OK, so maybe I made too broad a sweep. :smiley: To be more specific and realistic, I’d say:
[ul]
[li]Synthetic aperture radar for mapping surface features (used on the Magellan spacecraft, among others)[/li][li]Optical and infrared imaging telescopes[/li][li]Optical spectrometer for analyzing surface (and atmosphere, if any) composition remotely[/li][li]Charged particle sensors for observing the solar wind and its interaction with your planet/astreoid[/li][li]Probes equipped for X-ray fluorescence measurements, or just sample retrieval (to be analyzed in the lab on your spacecraft)[/li][/ul]

Actually I’m not sure how useful UV and X-ray would be, apart from fluorescence measurements (bombarding a sample with X-rays or other particles and causing the sample to emit characteristic X-rays).

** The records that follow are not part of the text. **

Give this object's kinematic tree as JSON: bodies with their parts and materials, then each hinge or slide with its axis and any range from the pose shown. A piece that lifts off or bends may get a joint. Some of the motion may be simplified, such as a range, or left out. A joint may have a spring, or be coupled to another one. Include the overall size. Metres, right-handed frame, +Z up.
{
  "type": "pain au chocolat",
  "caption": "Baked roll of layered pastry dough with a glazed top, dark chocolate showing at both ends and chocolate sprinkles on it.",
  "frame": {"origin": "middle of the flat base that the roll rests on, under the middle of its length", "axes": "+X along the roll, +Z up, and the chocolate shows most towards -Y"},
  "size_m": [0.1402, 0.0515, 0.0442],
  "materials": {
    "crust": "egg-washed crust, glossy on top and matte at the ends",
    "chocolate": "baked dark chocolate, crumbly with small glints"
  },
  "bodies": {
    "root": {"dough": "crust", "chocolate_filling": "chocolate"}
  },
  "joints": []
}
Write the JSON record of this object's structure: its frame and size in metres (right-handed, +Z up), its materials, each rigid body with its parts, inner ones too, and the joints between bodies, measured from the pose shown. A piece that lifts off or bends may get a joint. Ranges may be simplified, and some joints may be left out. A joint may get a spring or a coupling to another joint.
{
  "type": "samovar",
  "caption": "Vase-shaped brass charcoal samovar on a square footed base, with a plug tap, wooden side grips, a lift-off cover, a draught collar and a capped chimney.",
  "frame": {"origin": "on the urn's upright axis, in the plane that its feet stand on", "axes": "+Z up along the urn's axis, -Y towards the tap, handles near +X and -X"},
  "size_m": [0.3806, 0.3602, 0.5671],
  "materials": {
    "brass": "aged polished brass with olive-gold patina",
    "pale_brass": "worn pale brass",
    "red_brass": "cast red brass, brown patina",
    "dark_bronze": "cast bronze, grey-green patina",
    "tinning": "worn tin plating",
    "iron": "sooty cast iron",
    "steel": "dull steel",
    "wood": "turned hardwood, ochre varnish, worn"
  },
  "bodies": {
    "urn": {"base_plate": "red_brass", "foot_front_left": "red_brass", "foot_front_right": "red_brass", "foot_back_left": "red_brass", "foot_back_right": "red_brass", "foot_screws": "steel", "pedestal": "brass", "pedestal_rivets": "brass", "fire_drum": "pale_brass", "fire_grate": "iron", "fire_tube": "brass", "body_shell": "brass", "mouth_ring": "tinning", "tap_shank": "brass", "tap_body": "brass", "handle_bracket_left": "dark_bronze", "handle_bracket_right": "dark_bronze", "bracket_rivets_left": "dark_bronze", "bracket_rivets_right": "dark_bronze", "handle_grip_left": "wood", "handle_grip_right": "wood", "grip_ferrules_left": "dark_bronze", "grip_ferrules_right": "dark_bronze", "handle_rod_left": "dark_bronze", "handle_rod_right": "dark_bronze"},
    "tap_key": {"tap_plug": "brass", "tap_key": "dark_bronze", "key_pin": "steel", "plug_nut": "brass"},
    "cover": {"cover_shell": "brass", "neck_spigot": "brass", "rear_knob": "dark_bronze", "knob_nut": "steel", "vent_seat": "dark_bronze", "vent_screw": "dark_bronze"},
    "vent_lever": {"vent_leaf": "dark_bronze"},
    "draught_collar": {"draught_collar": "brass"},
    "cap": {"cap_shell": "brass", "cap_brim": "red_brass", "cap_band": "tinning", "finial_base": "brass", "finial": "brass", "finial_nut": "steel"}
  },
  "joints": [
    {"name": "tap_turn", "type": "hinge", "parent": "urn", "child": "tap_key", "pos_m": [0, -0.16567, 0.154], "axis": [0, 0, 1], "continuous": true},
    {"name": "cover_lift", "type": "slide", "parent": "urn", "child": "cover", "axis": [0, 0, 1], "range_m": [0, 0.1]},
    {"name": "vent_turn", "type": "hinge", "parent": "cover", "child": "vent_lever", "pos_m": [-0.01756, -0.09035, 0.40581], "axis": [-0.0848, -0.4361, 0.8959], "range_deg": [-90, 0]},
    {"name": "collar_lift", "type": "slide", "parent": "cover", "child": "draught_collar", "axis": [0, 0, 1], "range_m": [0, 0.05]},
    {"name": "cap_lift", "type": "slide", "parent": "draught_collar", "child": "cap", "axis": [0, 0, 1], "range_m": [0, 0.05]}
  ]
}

If you were visiting another star though, you’d definitely want X-ray telescopes to observe the star.

By the way Nanoda, you left gravitational wave detectors. :smiley: They do exist and aren’t as heavy as neutrino detectors, but I don’t see the point of taking one with you on a spacecraft.

There’s a very good reason that most of our spaceborne sensors are passive, and our best active sensors are stationary or ship-based: active is heavy and uses lots of power.

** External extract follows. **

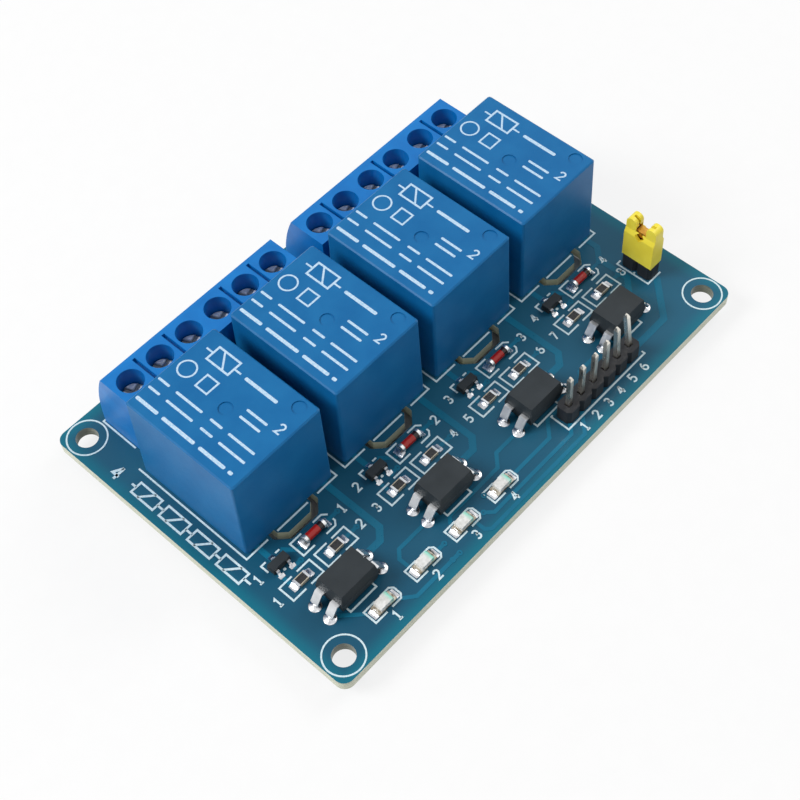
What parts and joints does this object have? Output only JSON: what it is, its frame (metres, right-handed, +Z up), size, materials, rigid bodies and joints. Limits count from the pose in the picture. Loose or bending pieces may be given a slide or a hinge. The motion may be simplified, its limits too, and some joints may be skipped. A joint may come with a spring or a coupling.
{
  "type": "relay module board",
  "caption": "Circuit board carrying a row of sealed relays, screw terminal blocks behind them, optocouplers, lamps, a pin header and a jumper in front.",
  "frame": {"origin": "under the middle of the board's outline, level with the tips of the solder tails", "axes": "+X along the board's long side toward the jumper, +Y from the control edge toward the terminal blocks, +Z up"},
  "size_m": [0.078, 0.053, 0.0192],
  "materials": {
    "pcb": "green-blue solder mask on glass fibre",
    "relay_case": "blue moulded case",
    "relay_base": "dark blue moulding",
    "steel": "plated steel",
    "bobbin": "cream moulding",
    "copper": "enamelled copper wire",
    "contact_metal": "copper alloy",
    "terminal_housing": "bright blue moulding",
    "screw_metal": "nickel-plated",
    "header_plastic": "black moulding",
    "pin_metal": "tinned",
    "jumper_plastic": "yellow moulding",
    "chip_plastic": "black epoxy",
    "tinned": "tinned",
    "led_lens": "milky clear resin",
    "led_base": "cream laminate",
    "diode_glass": "red-brown glass",
    "resistor_body": "black coated ceramic",
    "solder": "solder"
  },
  "bodies": {
    "board": {"circuit_board": "pcb", "relay_case_1": "relay_case", "relay_case_2": "relay_case", "relay_case_3": "relay_case", "relay_case_4": "relay_case", "relay_base_1": "relay_base", "relay_base_2": "relay_base", "relay_base_3": "relay_base", "relay_base_4": "relay_base", "relay_yoke_1": "steel", "relay_yoke_2": "steel", "relay_yoke_3": "steel", "relay_yoke_4": "steel", "relay_bobbin_1": "bobbin", "relay_bobbin_2": "bobbin", "relay_bobbin_3": "bobbin", "relay_bobbin_4": "bobbin", "relay_winding_1": "copper", "relay_winding_2": "copper", "relay_winding_3": "copper", "relay_winding_4": "copper", "relay_contacts_1": "contact_metal", "relay_contacts_2": "contact_metal", "relay_contacts_3": "contact_metal", "relay_contacts_4": "contact_metal", "terminal_block_1": "terminal_housing", "terminal_block_2": "terminal_housing", "terminal_block_3": "terminal_housing", "terminal_block_4": "terminal_housing", "terminal_block_5": "terminal_housing", "terminal_screws": "screw_metal", "wire_clamps": "steel", "terminal_contacts": "contact_metal", "input_header_base": "header_plastic", "input_header_pins": "pin_metal", "jumper_header_base": "header_plastic", "jumper_header_pins": "pin_metal", "optocoupler_1": "chip_plastic", "optocoupler_2": "chip_plastic", "optocoupler_3": "chip_plastic", "optocoupler_4": "chip_plastic", "optocoupler_leads": "tinned", "led_lenses": "led_lens", "led_bases": "led_base", "diode_glass": "diode_glass", "diode_caps": "tinned", "transistor_bodies": "chip_plastic", "transistor_leads": "tinned", "resistor_bodies": "resistor_body", "resistor_ends": "tinned", "solder_joints": "solder"},
    "armature_1": {"relay_armature_1": "contact_metal"},
    "armature_2": {"relay_armature_2": "contact_metal"},
    "armature_3": {"relay_armature_3": "contact_metal"},
    "armature_4": {"relay_armature_4": "contact_metal"},
    "jumper": {"jumper_cap": "jumper_plastic", "jumper_contact": "contact_metal"}
  },
  "joints": [
    {"name": "armature_swing_1", "type": "hinge", "parent": "board", "child": "armature_1", "pos_m": [-0.0265, -0.0034, 0.01605], "axis": [1, 0, 0], "range_deg": [-3.5, 0], "stiffness_Nm_per_rad": 0.003, "springref_deg": 17.19},
    {"name": "armature_swing_2", "type": "hinge", "parent": "board", "child": "armature_2", "pos_m": [-0.00872, -0.0034, 0.01605], "axis": [1, 0, 0], "range_deg": [-3.5, 0], "stiffness_Nm_per_rad": 0.003, "springref_deg": 17.19},
    {"name": "armature_swing_3", "type": "hinge", "parent": "board", "child": "armature_3", "pos_m": [0.00906, -0.0034, 0.01605], "axis": [1, 0, 0], "range_deg": [-3.5, 0], "stiffness_Nm_per_rad": 0.003, "springref_deg": 17.19},
    {"name": "armature_swing_4", "type": "hinge", "parent": "board", "child": "armature_4", "pos_m": [0.02684, -0.0034, 0.01605], "axis": [1, 0, 0], "range_deg": [-3.5, 0], "stiffness_Nm_per_rad": 0.003, "springref_deg": 17.19},
    {"name": "jumper_pull", "type": "slide", "parent": "board", "child": "jumper", "axis": [0, 0, 1], "range_m": [0, 0.007]}
  ]
}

I would like to humbly suggest that you design a pretty serious set of passive arrays, and spend very little of your budget adding active sensors. If you’re going to be traveling at interstellar distances, it’s going to get really dark out, and even if you do have fusion power, the kind of ranges you’re going to be doing most of your work in make sending out radiation a long-term project.

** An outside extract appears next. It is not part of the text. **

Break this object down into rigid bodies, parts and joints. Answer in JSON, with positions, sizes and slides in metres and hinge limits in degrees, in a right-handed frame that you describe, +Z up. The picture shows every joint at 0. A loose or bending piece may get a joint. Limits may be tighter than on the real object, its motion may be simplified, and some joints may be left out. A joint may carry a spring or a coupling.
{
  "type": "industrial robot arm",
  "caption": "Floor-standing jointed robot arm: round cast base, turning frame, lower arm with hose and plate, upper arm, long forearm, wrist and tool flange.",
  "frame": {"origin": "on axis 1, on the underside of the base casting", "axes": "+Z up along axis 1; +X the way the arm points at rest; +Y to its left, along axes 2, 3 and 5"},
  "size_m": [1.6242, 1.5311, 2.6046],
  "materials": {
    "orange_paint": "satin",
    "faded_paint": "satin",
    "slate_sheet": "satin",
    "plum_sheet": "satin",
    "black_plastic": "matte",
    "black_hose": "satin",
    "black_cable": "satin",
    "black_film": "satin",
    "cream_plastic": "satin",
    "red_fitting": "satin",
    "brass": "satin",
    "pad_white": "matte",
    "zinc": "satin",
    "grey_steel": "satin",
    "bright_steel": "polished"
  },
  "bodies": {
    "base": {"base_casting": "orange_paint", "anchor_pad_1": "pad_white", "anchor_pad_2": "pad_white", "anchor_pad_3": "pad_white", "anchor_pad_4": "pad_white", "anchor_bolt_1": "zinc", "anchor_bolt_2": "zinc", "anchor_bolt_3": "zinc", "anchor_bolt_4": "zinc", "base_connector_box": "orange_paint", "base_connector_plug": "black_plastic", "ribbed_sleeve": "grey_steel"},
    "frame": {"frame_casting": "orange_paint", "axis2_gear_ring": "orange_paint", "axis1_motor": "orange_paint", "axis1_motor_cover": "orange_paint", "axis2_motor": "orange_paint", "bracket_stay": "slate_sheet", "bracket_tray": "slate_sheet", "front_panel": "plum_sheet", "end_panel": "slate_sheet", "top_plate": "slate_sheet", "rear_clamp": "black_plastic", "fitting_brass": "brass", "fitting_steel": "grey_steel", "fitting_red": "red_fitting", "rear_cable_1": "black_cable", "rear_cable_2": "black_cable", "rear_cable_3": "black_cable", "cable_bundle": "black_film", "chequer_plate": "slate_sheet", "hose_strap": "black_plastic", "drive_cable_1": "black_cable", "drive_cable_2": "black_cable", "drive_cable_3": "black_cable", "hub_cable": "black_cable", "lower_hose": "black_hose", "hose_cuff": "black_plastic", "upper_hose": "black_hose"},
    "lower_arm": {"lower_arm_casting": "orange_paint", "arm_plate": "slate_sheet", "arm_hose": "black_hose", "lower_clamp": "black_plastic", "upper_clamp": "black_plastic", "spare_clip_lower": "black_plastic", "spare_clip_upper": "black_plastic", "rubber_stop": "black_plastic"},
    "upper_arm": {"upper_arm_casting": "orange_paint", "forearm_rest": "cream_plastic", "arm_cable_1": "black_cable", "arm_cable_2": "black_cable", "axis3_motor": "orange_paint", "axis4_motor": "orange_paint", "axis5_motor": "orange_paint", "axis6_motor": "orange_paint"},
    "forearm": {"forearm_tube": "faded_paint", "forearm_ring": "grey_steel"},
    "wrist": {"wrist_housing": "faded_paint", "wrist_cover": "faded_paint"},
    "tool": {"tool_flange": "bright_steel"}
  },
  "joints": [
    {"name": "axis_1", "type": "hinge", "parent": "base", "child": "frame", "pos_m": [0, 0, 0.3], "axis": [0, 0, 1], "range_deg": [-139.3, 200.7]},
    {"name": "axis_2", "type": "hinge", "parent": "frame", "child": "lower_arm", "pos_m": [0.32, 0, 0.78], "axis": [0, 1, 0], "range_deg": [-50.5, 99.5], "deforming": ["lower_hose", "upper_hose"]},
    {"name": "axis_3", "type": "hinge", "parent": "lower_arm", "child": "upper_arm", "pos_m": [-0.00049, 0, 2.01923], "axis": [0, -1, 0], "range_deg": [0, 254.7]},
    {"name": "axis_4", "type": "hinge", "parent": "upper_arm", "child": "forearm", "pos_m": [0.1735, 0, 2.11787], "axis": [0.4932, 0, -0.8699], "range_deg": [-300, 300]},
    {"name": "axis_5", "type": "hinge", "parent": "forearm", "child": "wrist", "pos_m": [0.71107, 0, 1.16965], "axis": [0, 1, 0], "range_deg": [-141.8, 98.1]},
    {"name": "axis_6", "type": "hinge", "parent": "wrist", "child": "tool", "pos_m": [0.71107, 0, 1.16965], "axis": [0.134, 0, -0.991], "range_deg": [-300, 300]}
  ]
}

If you put a fully capable passive sensor array at each extreme end of your ship, you gain redundancy as well as the ability to triangulate. If you think you’re more likely to want to look straight ahead (instead of broadside) then either mount them at the extreme left and right or top and bottom of your ship, or use reaction wheels to rotate your ship through one full turn as you approach the target. The triangulation would allow you to make binocular images in any of the bands you’re interested in.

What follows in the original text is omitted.